- What to work on
In the records below, find the line with "board - screw_holes())" and the line with "obj.parent = empty"; return exactly those lines and every line between them.

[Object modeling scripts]

'''

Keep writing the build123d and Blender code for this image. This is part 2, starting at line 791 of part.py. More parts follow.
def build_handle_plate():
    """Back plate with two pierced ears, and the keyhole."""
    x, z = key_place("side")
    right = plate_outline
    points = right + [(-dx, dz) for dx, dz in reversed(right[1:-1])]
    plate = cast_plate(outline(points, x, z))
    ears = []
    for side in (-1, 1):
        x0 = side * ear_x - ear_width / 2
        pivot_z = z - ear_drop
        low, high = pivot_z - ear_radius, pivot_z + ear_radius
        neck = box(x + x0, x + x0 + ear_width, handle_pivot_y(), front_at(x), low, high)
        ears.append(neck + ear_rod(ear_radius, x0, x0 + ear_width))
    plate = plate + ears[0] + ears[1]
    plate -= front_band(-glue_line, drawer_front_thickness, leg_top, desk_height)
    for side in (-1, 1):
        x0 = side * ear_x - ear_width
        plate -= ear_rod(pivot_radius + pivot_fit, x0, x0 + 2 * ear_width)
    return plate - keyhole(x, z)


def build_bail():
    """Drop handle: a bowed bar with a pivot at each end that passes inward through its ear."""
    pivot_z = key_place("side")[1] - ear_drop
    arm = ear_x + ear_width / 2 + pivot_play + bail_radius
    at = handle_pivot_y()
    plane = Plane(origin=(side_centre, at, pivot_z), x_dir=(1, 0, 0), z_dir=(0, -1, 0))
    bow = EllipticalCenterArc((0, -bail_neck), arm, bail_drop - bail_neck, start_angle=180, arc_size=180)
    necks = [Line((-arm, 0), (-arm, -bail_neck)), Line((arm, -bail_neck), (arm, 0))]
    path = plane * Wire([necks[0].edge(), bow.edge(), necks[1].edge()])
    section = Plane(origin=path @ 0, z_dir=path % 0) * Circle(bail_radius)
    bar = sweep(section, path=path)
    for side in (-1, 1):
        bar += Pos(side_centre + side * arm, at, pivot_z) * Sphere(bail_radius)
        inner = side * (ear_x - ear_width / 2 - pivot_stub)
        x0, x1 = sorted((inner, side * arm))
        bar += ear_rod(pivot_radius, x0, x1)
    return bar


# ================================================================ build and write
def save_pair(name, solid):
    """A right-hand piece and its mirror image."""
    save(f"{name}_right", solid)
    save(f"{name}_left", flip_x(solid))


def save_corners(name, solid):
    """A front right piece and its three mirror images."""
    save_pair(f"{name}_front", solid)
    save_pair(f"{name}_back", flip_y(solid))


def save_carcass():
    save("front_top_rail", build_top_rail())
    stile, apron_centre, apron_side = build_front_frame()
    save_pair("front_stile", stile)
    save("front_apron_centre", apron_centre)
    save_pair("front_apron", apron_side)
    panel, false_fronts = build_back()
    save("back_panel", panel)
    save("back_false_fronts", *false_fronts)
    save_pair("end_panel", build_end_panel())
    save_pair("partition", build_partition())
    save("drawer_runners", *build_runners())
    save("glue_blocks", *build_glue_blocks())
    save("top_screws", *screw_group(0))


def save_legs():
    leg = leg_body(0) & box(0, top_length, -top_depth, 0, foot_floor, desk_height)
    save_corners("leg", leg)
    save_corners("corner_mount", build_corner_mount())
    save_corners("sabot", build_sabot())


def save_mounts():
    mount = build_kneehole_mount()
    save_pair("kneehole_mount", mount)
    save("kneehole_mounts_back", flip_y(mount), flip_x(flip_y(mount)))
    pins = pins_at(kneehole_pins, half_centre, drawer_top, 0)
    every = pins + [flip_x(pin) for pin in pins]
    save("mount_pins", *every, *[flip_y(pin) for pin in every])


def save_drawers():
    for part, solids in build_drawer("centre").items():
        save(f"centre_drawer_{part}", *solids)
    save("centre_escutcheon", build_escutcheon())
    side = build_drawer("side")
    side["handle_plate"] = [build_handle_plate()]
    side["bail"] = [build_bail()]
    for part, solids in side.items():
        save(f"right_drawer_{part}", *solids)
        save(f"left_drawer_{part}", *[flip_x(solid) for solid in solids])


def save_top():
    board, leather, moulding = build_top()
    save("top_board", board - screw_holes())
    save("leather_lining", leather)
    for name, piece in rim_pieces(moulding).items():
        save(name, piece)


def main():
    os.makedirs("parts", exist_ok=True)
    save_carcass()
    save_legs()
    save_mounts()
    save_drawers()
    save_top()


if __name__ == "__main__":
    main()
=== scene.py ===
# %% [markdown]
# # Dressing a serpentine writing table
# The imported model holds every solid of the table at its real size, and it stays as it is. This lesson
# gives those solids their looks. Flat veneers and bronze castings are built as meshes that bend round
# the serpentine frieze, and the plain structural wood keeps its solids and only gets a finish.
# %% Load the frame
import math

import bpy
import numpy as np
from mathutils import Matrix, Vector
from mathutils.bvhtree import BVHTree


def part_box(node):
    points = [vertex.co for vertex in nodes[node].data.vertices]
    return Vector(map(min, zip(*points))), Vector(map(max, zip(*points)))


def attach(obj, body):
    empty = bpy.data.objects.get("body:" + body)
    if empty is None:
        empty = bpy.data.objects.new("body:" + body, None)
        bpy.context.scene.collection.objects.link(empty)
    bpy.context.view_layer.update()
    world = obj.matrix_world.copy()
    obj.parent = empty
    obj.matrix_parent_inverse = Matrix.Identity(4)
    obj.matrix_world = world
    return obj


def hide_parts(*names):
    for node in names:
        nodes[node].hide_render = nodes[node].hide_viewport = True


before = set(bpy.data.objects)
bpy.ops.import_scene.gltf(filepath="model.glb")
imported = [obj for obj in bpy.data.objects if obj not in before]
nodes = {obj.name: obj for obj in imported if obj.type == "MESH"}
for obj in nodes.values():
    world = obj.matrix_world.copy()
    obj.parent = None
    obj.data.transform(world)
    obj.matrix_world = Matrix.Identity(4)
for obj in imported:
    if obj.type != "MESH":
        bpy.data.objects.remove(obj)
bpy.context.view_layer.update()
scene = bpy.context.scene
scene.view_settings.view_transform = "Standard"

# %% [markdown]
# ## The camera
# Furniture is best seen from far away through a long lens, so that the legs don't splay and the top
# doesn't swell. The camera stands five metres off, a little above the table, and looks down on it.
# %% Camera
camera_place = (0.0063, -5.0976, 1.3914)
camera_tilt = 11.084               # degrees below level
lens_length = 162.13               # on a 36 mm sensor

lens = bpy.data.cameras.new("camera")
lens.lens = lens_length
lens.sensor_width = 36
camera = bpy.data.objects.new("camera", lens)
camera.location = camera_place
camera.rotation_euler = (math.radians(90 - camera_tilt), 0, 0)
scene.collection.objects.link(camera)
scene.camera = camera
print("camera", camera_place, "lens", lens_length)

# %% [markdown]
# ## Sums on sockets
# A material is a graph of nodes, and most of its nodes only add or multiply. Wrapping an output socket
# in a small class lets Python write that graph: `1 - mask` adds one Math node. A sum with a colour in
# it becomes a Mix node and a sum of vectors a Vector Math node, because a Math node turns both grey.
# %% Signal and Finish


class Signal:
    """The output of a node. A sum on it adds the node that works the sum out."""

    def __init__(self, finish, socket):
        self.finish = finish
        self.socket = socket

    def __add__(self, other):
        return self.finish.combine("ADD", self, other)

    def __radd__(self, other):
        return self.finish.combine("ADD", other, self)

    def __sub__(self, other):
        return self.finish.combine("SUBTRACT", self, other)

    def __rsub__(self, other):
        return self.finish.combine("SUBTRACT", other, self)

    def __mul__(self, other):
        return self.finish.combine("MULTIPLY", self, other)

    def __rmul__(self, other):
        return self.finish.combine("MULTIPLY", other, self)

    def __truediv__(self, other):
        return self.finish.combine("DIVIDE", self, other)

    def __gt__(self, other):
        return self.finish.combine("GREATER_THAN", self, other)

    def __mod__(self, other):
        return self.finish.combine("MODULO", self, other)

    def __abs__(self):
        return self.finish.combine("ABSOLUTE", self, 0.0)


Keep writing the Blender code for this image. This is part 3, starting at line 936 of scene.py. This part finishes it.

'''

- Completed exercise
    save("top_board", board - screw_holes())
    save("leather_lining", leather)
    for name, piece in rim_pieces(moulding).items():
        save(name, piece)


def main():
    os.makedirs("parts", exist_ok=True)
    save_carcass()
    save_legs()
    save_mounts()
    save_drawers()
    save_top()


if __name__ == "__main__":
    main()
=== scene.py ===
# %% [markdown]
# # Dressing a serpentine writing table
# The imported model holds every solid of the table at its real size, and it stays as it is. This lesson
# gives those solids their looks. Flat veneers and bronze castings are built as meshes that bend round
# the serpentine frieze, and the plain structural wood keeps its solids and only gets a finish.
# %% Load the frame
import math

import bpy
import numpy as np
from mathutils import Matrix, Vector
from mathutils.bvhtree import BVHTree


def part_box(node):
    points = [vertex.co for vertex in nodes[node].data.vertices]
    return Vector(map(min, zip(*points))), Vector(map(max, zip(*points)))


def attach(obj, body):
    empty = bpy.data.objects.get("body:" + body)
    if empty is None:
        empty = bpy.data.objects.new("body:" + body, None)
        bpy.context.scene.collection.objects.link(empty)
    bpy.context.view_layer.update()
    world = obj.matrix_world.copy()
    obj.parent = empty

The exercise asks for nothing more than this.